Menurut Waqf, lembaga pengelola situs keagamaan Islam, Ben-Gvir termasuk di antara 1.250 warga Yahudi yang memasuki kompleks pada Minggu pagi tersebut.
Ben-Gvir, yang dikenal sebagai tokoh ultra-nasionalis sekaligus menteri yang membawahi kepolisian, diketahui telah mengunjungi situs ini sebelumnya. Namun, menurut laporan dari Times of Israel, ini adalah kali pertama ia secara terbuka melaksanakan doa di lokasi tersebut.
Dalam kunjungan tersebut, ia dikawal oleh aparat kepolisian ketika memasuki dan meninjau kawasan suci itu.
Dalam pernyataannya di lokasi, Ben-Gvir merespons beredarnya video “mengerikan” para sandera yang baru dibebaskan oleh Hamas—yang menurutnya tampak dalam kondisi mengenaskan—dengan menyebut video itu sebagai upaya tekanan terhadap Israel, serta menyerukan agar para sandera segera dipulangkan.

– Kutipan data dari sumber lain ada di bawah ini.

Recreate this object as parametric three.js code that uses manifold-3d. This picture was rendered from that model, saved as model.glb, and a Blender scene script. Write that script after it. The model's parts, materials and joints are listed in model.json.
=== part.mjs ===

Ia juga kembali menyerukan agar Israel mengambil kendali penuh atas seluruh wilayah Jalur Gaza dan mendorong apa yang ia sebut sebagai “emigrasi sukarela” warga Palestina dari area tersebut.
Menurut para pakar, rencana tersebut dapat dikategorikan sebagai pemindahan paksa penduduk sipil dan berpotensi diklasifikasikan sebagai kejahatan perang. Inggris telah memberikan sanksi kepada Ben-Gvir atas “hasutan berulang untuk melakukan kekerasan terhadap komunitas Palestina” di wilayah Tepi Barat yang diduduki.